Work required:
Of the lines listed below, return exactly those that run from the line containing "box = shape.BoundBox" through the line containing "if empty is", both included.

Collected data:

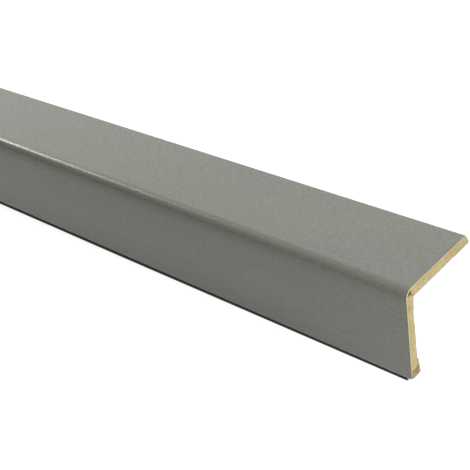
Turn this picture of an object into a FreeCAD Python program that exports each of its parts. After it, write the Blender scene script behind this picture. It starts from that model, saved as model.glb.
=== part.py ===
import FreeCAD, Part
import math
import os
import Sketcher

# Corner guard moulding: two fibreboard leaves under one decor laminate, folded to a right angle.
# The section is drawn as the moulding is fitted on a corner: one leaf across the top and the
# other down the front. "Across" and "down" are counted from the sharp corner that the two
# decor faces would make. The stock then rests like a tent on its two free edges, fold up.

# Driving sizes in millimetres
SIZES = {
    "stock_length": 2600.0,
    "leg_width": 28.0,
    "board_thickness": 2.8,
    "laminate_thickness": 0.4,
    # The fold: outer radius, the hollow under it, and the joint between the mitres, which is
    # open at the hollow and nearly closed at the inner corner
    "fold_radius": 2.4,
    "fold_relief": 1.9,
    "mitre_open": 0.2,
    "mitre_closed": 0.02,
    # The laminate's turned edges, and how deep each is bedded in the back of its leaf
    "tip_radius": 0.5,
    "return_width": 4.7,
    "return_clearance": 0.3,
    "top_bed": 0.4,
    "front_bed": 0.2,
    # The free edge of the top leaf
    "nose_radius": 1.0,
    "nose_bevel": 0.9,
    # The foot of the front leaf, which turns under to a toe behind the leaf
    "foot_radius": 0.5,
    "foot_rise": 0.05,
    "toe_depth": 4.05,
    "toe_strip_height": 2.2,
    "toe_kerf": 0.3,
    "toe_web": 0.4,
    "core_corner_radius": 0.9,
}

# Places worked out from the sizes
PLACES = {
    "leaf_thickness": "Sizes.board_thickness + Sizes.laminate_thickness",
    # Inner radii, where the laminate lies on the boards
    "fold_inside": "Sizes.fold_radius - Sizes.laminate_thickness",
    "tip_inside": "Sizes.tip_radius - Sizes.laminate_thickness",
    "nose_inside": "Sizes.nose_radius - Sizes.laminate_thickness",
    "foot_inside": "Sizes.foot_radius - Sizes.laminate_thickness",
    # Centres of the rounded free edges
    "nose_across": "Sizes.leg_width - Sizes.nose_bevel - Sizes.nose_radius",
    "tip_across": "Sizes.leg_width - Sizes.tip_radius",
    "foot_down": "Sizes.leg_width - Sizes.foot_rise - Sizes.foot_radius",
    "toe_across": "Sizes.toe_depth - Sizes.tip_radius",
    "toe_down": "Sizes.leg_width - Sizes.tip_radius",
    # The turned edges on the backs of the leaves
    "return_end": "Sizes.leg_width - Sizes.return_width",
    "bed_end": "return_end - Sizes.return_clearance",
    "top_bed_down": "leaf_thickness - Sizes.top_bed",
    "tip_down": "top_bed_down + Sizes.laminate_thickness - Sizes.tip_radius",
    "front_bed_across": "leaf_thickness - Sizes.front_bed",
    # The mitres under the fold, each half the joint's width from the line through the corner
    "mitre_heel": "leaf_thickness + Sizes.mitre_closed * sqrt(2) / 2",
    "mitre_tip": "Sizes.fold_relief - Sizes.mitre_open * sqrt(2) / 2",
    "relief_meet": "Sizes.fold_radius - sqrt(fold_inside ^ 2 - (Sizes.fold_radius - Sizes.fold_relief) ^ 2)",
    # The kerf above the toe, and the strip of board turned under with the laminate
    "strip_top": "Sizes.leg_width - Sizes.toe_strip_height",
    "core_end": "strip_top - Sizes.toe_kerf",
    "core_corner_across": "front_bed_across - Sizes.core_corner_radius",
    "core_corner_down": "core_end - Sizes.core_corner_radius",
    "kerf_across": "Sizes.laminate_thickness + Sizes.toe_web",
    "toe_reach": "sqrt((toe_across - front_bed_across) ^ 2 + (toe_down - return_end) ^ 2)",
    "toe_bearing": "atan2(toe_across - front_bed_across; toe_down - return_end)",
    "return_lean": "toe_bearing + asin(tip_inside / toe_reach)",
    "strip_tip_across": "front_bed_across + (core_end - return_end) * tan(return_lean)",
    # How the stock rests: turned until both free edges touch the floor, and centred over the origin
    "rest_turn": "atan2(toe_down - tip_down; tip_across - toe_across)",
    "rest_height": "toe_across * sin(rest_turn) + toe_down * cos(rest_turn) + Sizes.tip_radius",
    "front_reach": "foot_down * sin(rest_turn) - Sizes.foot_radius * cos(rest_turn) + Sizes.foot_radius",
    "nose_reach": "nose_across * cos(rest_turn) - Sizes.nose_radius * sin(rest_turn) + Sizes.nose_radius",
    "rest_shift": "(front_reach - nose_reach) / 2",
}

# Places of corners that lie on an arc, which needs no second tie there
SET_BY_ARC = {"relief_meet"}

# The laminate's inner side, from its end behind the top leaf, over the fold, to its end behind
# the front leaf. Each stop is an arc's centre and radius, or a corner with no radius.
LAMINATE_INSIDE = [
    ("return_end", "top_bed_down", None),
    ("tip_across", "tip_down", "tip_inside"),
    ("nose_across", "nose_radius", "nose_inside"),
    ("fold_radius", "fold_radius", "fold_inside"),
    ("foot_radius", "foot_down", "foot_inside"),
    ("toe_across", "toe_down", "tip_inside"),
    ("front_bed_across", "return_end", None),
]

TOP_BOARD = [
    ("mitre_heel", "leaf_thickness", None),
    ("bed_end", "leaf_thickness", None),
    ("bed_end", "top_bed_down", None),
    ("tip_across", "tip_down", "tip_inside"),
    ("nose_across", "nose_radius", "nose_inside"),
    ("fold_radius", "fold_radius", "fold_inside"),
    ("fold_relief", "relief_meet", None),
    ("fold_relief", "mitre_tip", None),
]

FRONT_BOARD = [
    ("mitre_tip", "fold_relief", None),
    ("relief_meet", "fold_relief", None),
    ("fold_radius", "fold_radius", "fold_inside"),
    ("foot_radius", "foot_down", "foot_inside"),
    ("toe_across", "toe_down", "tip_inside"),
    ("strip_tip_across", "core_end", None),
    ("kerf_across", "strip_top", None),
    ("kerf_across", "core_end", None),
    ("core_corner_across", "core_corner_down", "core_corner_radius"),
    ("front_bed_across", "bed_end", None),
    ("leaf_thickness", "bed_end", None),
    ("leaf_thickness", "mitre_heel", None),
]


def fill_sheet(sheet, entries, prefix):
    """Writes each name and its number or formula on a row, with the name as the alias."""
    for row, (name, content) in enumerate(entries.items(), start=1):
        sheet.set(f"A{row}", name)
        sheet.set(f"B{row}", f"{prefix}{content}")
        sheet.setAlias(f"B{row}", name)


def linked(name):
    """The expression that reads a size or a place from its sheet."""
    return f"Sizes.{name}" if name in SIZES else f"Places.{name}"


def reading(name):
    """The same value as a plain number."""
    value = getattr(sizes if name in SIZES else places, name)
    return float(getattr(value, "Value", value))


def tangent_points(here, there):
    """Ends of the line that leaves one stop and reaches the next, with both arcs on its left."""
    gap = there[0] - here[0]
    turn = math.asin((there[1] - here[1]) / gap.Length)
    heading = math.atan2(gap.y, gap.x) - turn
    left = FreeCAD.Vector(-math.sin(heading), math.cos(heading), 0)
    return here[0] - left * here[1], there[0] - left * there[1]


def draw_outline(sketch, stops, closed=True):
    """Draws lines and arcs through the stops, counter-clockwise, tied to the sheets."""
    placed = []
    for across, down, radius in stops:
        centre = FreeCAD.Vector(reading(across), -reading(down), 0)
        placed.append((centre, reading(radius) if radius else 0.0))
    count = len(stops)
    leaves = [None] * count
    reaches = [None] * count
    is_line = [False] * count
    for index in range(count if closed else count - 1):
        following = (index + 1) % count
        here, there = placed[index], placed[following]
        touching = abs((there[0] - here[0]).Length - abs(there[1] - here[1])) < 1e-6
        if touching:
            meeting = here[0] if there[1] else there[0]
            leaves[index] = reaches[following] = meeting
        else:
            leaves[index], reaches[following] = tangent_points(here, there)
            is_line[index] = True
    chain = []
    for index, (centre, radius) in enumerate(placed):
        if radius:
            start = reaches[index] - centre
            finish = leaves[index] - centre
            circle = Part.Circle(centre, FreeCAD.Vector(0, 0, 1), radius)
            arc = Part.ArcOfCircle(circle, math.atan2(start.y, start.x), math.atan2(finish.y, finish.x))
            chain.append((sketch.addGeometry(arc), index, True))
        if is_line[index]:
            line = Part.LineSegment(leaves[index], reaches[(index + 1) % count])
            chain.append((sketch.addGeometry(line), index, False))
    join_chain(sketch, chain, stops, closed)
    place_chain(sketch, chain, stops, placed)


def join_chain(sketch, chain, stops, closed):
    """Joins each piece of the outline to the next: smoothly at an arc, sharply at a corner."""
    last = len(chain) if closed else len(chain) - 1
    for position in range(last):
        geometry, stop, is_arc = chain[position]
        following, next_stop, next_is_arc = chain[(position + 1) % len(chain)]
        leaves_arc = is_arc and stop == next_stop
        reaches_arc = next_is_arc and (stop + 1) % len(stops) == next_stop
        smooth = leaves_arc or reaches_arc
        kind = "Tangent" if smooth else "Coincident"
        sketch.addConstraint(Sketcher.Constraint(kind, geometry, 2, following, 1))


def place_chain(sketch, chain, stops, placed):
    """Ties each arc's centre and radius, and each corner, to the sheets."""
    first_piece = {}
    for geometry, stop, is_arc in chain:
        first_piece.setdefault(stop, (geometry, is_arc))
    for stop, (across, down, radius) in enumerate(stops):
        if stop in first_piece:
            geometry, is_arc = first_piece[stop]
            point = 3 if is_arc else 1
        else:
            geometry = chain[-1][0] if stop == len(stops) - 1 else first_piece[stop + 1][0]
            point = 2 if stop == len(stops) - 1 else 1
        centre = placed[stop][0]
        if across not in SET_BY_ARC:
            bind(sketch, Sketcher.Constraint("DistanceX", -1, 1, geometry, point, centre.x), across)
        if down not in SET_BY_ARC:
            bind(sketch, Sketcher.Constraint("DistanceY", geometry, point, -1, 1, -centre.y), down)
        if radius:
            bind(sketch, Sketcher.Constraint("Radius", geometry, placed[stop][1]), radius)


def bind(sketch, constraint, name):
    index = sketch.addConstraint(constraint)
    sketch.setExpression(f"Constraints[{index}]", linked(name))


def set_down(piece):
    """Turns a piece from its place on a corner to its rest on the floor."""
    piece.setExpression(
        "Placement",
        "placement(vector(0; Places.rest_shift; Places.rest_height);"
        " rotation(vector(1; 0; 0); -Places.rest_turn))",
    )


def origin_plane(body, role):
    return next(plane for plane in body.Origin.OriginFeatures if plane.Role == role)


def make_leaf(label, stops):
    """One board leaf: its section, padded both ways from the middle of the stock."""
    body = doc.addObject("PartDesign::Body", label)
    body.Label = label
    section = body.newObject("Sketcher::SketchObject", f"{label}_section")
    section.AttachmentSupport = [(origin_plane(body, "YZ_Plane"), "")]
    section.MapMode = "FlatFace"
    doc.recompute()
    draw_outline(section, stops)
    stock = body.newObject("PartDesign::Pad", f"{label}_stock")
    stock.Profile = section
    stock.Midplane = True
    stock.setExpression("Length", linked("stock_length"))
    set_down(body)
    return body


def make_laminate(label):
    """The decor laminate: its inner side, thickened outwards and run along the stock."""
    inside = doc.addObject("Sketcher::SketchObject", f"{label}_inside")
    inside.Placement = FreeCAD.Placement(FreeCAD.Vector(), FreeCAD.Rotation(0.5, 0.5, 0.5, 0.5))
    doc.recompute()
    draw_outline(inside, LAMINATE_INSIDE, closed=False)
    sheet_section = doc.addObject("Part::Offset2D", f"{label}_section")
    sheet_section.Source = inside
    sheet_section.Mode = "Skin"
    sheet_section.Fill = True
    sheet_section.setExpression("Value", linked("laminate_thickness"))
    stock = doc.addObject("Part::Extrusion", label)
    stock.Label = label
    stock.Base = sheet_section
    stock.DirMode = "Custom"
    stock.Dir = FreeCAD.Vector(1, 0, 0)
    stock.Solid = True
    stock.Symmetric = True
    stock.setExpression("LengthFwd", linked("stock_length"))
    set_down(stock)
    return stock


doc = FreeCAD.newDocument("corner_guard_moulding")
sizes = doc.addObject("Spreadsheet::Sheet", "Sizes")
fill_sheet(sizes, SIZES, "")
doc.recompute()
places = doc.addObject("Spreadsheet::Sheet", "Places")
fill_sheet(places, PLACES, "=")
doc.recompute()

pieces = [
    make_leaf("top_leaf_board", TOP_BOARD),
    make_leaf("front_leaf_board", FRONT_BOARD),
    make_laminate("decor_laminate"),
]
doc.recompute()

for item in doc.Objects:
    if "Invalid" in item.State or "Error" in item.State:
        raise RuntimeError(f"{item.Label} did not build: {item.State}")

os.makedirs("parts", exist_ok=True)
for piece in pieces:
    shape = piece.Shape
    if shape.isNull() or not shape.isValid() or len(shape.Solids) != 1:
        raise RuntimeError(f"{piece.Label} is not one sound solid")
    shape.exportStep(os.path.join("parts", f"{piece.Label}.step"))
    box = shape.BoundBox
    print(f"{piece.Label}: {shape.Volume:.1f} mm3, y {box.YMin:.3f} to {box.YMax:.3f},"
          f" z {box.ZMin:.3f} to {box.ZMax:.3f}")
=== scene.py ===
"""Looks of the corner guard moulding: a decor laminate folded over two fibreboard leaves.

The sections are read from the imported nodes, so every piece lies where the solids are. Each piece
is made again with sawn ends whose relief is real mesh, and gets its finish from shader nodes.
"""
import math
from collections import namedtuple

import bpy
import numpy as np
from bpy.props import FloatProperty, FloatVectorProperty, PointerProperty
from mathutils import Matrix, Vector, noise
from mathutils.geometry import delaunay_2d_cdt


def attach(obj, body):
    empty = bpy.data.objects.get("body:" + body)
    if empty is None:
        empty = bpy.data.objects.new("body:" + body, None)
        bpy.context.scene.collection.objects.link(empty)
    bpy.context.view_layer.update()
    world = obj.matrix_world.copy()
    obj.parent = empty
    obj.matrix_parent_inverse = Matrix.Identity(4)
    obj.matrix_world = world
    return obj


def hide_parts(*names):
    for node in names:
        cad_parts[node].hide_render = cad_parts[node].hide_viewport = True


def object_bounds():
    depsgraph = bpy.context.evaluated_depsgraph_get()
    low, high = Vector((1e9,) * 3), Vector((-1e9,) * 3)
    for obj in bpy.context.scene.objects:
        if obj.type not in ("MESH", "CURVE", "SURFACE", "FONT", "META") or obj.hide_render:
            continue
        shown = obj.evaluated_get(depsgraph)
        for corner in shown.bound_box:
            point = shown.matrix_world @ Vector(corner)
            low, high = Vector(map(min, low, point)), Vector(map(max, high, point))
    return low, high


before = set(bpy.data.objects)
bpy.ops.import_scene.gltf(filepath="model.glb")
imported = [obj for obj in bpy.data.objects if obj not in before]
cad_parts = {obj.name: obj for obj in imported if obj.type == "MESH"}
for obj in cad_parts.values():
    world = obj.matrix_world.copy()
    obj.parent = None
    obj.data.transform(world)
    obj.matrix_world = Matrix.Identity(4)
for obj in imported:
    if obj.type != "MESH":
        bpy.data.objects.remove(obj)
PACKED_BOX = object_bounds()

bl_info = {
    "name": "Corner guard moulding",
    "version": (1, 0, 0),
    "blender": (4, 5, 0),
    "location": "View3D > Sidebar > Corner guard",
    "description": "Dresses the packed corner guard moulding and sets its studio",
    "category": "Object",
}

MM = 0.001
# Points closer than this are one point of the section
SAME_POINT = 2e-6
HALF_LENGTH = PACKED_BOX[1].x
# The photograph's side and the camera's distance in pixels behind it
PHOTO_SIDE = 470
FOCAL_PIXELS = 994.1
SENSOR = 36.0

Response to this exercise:
    box = shape.BoundBox
    print(f"{piece.Label}: {shape.Volume:.1f} mm3, y {box.YMin:.3f} to {box.YMax:.3f},"
          f" z {box.ZMin:.3f} to {box.ZMax:.3f}")
=== scene.py ===
"""Looks of the corner guard moulding: a decor laminate folded over two fibreboard leaves.

The sections are read from the imported nodes, so every piece lies where the solids are. Each piece
is made again with sawn ends whose relief is real mesh, and gets its finish from shader nodes.
"""
import math
from collections import namedtuple

import bpy
import numpy as np
from bpy.props import FloatProperty, FloatVectorProperty, PointerProperty
from mathutils import Matrix, Vector, noise
from mathutils.geometry import delaunay_2d_cdt


def attach(obj, body):
    empty = bpy.data.objects.get("body:" + body)
    if empty is None:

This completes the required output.